Last night, Tom Petty & The Heartbreakers brought their 40th anniversary tour to New York for the first time. After playing an arena in New Jersey last month, they scaled it back somewhat for this two-night stand, playing what is nominally a tennis stadium in Queens, but is functionally a much smaller space than a cavernous arena. And even though Petty and his band spent the night looking out at a packed sea of people, the setting allowed for a semi-intimate atmosphere as far as big rock shows go, with Petty ambling onstage right at 8PM — Forest Hills Stadium has a hard curfew given some of its suburban-leaning surroundings — and saying a few words to the crowd before casually introducing the band’s first song: “Rockin’ Around (With You),” the first song on the first album they ever released.



During that opener, old footage of the Heartbreakers on ’70s TV was interspersed with the live camera feed of them onstage in the moment. But despite that and a few other instances, Petty didn’t delve as deeply into nostalgia as you might guess from something billed as an anniversary tour with four decades’ worth of music and life experience holding it up.
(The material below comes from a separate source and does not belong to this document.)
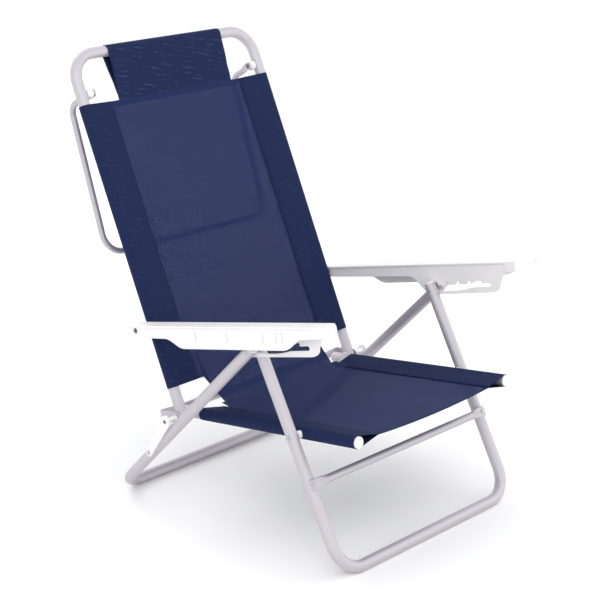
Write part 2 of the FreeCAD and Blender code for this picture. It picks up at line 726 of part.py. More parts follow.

And that was fitting, considering that it’s sort of strange to imagine Petty as an elder statesman to this extent. Obviously his original sound was steeped in the aesthetics of the late ’70s, and sure, he has a string of massive hits that are permanently woven into the atmosphere. But each time Petty talked in-between songs, still in that reedy drawl, it was a reminder that he’s always kinda felt like classic rock’s stoner dude cousin off to the side, the Floridian guy who wound up defining a heartland rock movement and releasing a slew of classic albums and songs, but still feels halfway-outside of most major classic rock narratives or scenes.
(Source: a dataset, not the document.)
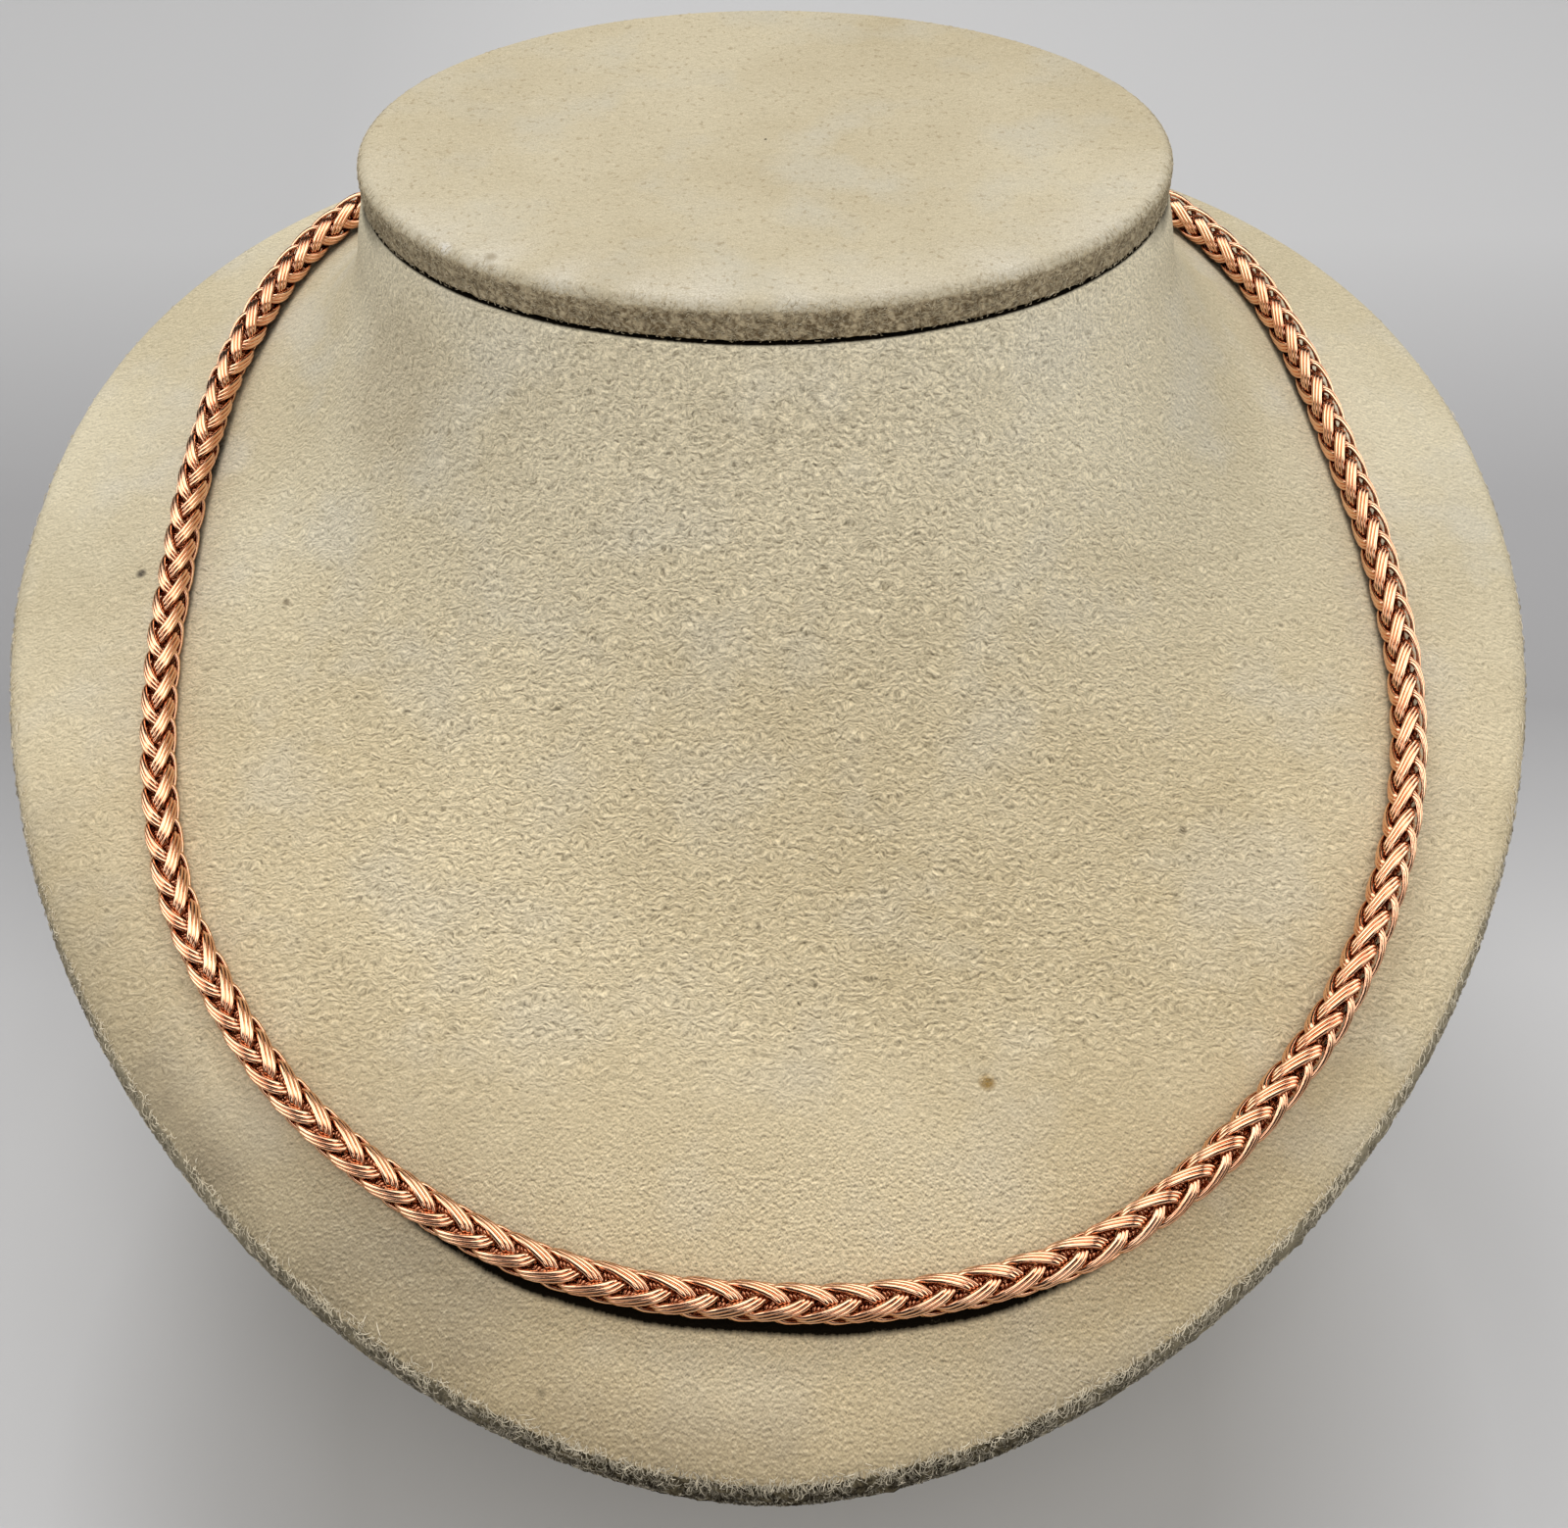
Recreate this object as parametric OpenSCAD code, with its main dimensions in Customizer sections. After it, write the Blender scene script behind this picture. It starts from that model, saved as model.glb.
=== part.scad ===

Of course, now he’s a classic rock old stoner dude uncle, hanging around adjacent to more grandparental figures from the ’60s and earlier ’70s, but an elder nonetheless. Somehow, Petty will be 67 years old in October. He’s one of those guys you just don’t think of getting up there in the years yet. His voice is remarkably well-preserved. His presence is still all laidback affability, with him introducing old favorites as well as big hits with a humility that bordered on self-deprecation of the “Wow, I’m glad you guys know that one!” genre.

And, well, there were a lot of hits. As much as the Heartbreakers presented themselves as road warrior troubadours, just plugging away and doing their thing, the setlist was a reminder of how many monumental songs they have to their, or to Petty’s, name. After “Rockin’ Around (With You)” came “Mary Jane’s Last Dance” and “You Don’t Know How It Feels” back to back, and before long he paired “I Won’t Back Down” and “Free Fallin'” too — both songs that could easily have closed the whole show with their gigantic sing-alongs, placed within the first 45 minutes instead.

Along the way, he also found room for some deeper cuts, like a pretty revelatory rendition of “Swingin,'” a track from the 1999 release Echo that came across like a lost classic from his ’80s work when placed near his big hits. This first stretch of the show culminated in one of the highest points of the evening — a huge reading of “Don’t Come Around Here No More” that managed to be a trippy interlude amidst big pop singles at the same time that it was a cooing singalong, all before it erupted into its frantic rock outro, dropping us into the mid-set Wildflowers break. 

Before that comparatively restrained section of the show, Petty introduced the band, taking time to underline that 40th anniversary business and self-mythologize just a bit. He talked about trying to find Gainesville’s best bassist, Ron Blair, and having to head out to LA to do so. He talked about the first time he met guitarist Mike Campbell, from an ad that provided an address but no phone number; Petty told Campbell that he’d be in Petty’s band forever. And he talked about knowing Benmont Tench since they were children, when he assumed everyone could play piano the way Tench did. The whole thing was like a lower-key version of what Springsteen does onstage with the E Street Band — a frontman who became larger than life, but backed by characters who are as crucial to his sound and life as anything else, connections that went all the way back to childhood and adolescence and somehow wound up here 40 (or more) years later.

By the end of the show, it was an all-business rush to beat the curfew and squeeze in all the songs that got them there in the first place. (Unfortunately, “You Wreck Me” had to get cut from the encore.) “Refugee” and “Runnin’ Down A Dream” closed the main set, before the band snuck back onstage for a quick run-through of “American Girl” to close the whole thing. 

Like Springsteen before him, Petty’s been reclaimed as an indie luminary in recent years. But along the way, the Heartbreakers also yielded retro-leaning ’90s radio-rock like the Wallflowers. Their inherent rootsiness made them a viable option for the festival circuit, sometimes alongside jam bands, earlier than some of their contemporaries. With as many major songs as Petty has, it should be clear where he lives, exactly. While he may not have been part of a movement in the way some of his forebears were, 40 years later, with this collection of songs and the same lopsided grin of an attitude, Petty proved he still occupies his own little corner of the rock universe.